Lauren Gault’s artwork is developed in response to the details that mesmerise, of slow movement and the intimacy derived from minutiae. Laura will create a ‘wall-less’ installation that is viewed from floor level through suspended elements that float above the viewer. Literally upending the usual gallery orientation, viewers will lie on a malleable envelope of contained liquid to view the mysterious objects hovering between ceiling and floor. The work encourages a slowing down of looking, and a shared experience through ‘universal material language’.

Fig 4. Steve Hollingsworth & Jim Colquhoun. Lights, 2018. 

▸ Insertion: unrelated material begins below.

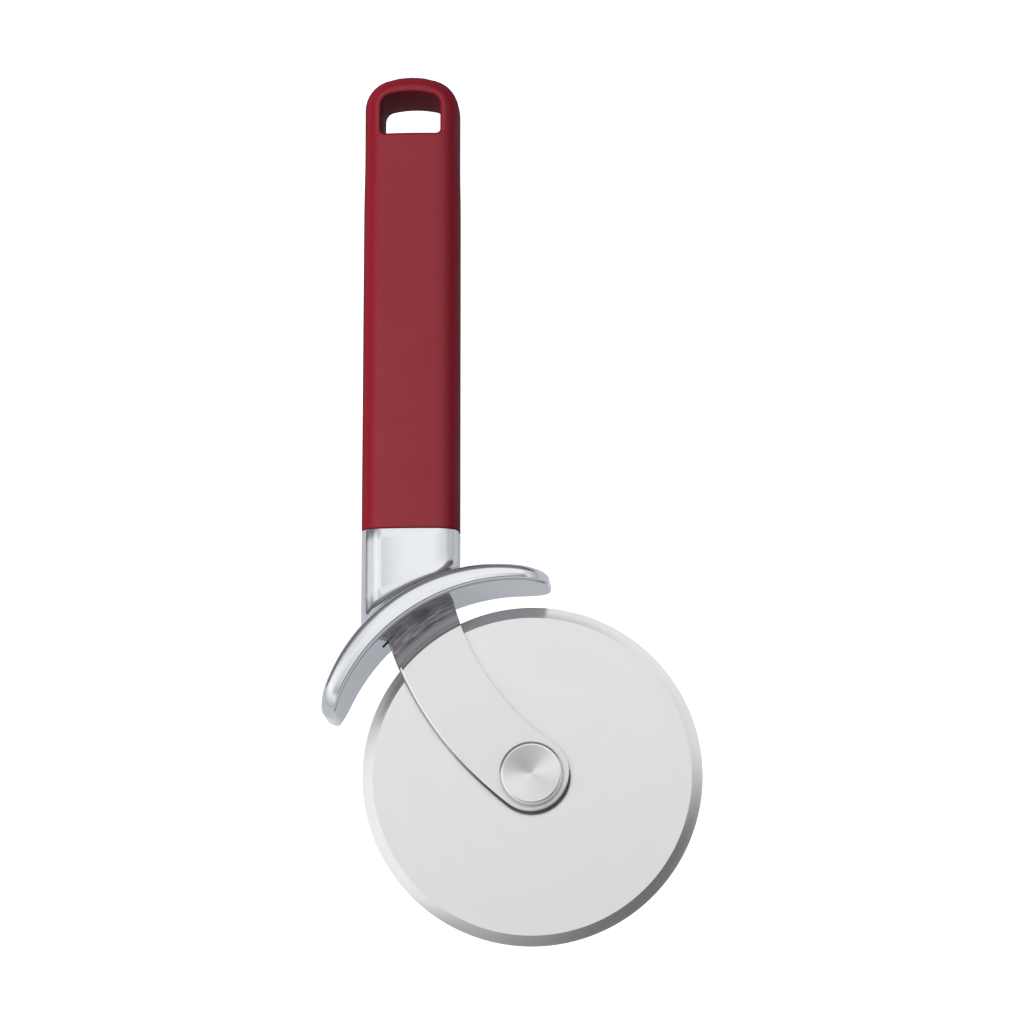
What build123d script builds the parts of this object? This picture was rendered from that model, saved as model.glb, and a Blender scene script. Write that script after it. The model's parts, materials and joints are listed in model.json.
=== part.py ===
from build123d import *
import math
import os

# Pizza cutter wheel, in millimetres. While it is built, the wheel's axis is the Z axis through
# zero, the handle points along +Y and the middle plane of the wheel and handle is Z = 0.
# The finished pieces are then moved together, so that the origin lies under the middle of the
# tool, on the surface that it rests on.

# Wheel blade
wheel_radius = 45.0
blade_thickness = 1.2
bevel_width = 3.0
cutting_edge_thickness = 0.16

# Axle, bush and washers
sleeve_radius = 3.5
sleeve_wall = 1.0
bush_wall = 3.2
bush_flange_overhang = 1.8
bush_flange_thickness = 0.45
washer_thickness = 0.4
washer_width = 2.6
running_clearance = 0.05
rivet_clearance = 0.03
rivet_head_overhang = 2.0
rivet_head_height = 1.2

# Caps over the rivet heads
cap_radius = 8.35
cap_height = 3.0
cap_chamfer = 0.9
cap_recess_clearance = 0.03

# Fork arms
arm_thickness = 1.6
arm_end_radius = 10.2
arm_joggle_gap = 0.2
arm_joggle_run = 3.3
arm_bend_radius = 1.2
arm_left_offset = 10.9
arm_right_offset = 9.1
arm_left_straight_height = 65.2
arm_right_straight_height = 63.5
arm_shoulder_depth = 12.0
tang_width = 13.0
tang_length = 72.0

# Guard
guard_centre_x = -3.1
guard_centre_y = -0.5
guard_rim_gap = 5.8
guard_left_angle = 163.4
guard_right_angle = 80.9
guard_left_thickness = 4.3
guard_middle_thickness = 6.0
guard_right_thickness = 3.0
guard_depth = 31.0
guard_tip_depth = 28.0
guard_flat_width = 24.0
guard_edge_radius = 0.9
guard_left_corner_radius = 2.8
guard_right_corner_radius = 1.7
guard_inner_corner_radius = 1.15

# Ferrule and its spigot, cast in one with the guard
ferrule_joint_height = 65.05
ferrule_wall = 2.2
ferrule_pocket_depth = 8.5
ferrule_fillet_radius = 4.0
slot_clearance = 0.12
slot_mouth_margin = 1.3
slot_mouth_depth = 1.6
spigot_width = 17.4
spigot_depth = 10.0
spigot_corner_radius = 2.4
spigot_length = 16.0

# Handle
handle_offset = 32.16
handle_width = 26.35
handle_top_width = 25.6
handle_depth = 20.0
handle_length = 125.5
front_crown = 0.8
side_crown = 0.5
section_corner_radius = 5.6
dome_radius = 50.0
dome_corner_radius = 8.4
dome_edge_radius = 4.0
grip_bond_gap = 0.05
core_fit_clearance = 0.15

# Hanging hole
hang_hole_width = 16.0
hang_hole_height = 11.55
hang_hole_top_wall = 5.15
hang_hole_arch_rise = 1.5
hang_hole_top_corner_radius = 2.4
hang_hole_bottom_corner_radius = 1.2
hang_hole_lip_radius = 0.9
core_to_hole_wall = 5.5

# Rivets and pins across the tang
tang_rivet_radius = 2.0
tang_rivet_from_end = 5.5
tang_rivet_spacing = 32.0
core_pin_radius = 1.5
core_pin_spacing = 14.0
spigot_pin_radius = 1.5
spigot_pin_from_end = 5.5
pin_clearance = 0.02
pin_set_back = 0.1

# Cuts run this far past the faces that they open
overrun = 5.0

# Radii worked out from the axle outwards
rivet_radius = sleeve_radius - sleeve_wall - rivet_clearance
bush_bore_radius = sleeve_radius + running_clearance
bush_radius = bush_bore_radius + bush_wall
bush_flange_radius = bush_radius + bush_flange_overhang
washer_radius = bush_bore_radius + washer_width
rivet_head_radius = rivet_radius + rivet_head_overhang

# Heights of the faces above the middle plane at the hub
blade_face = blade_thickness / 2
bush_face = blade_face + bush_flange_thickness
washer_low = bush_face + running_clearance
arm_inner_face = washer_low + washer_thickness + running_clearance
arm_outer_face = arm_inner_face + arm_thickness
rivet_head_face = arm_outer_face + rivet_head_height

# Heights along the handle
spigot_top = ferrule_joint_height + spigot_length
pocket_floor = ferrule_joint_height - ferrule_pocket_depth
arm_shoulder = ferrule_joint_height - arm_shoulder_depth
tang_top = arm_shoulder + tang_length
handle_top = ferrule_joint_height + handle_length
hang_hole_top = handle_top - hang_hole_top_wall
hang_hole_bottom = hang_hole_top - hang_hole_height
core_top = hang_hole_bottom - core_to_hole_wall
spigot_pin_height = spigot_top - spigot_pin_from_end
upper_rivet_height = tang_top - tang_rivet_from_end
lower_rivet_height = upper_rivet_height - tang_rivet_spacing
core_pin_middle = (upper_rivet_height + lower_rivet_height) / 2
axis_x = -handle_offset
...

Steve Hollingsworth & Jim Colquhoun have, over several years, devised improvised performances within a workshop setting, incorporating surreal costume, spontaneous sound and mesmeric light effects. Reminiscent of a cross between a Dadaist cabaret and a sixties “happening” these events have developed in response to the interests of people with complex needs. For the exhibition, Hollingsworth and Colquhoun will create a room which is both an installation and a site for a series of multimedia performances which respond to the movements of the audience.

Fig 5. Sketch for floor, 2018. Image Wendy Jacob

Wendy Jacob’s work bridges traditions of sculpture, invention and design, and explores relationships between architecture and perceptual experience. Recent projects have involved collaboration with architects, engineers, and working with autistic individuals. For exhibition in 2020, Jacob will construct an undulating platform/ramp accessible to all bodies, where visitors can listen to embedded speakers playing a collage of sounds. The sounds, curated by people with complex needs, draw upon the center’s ambient hums and vibrations as source material.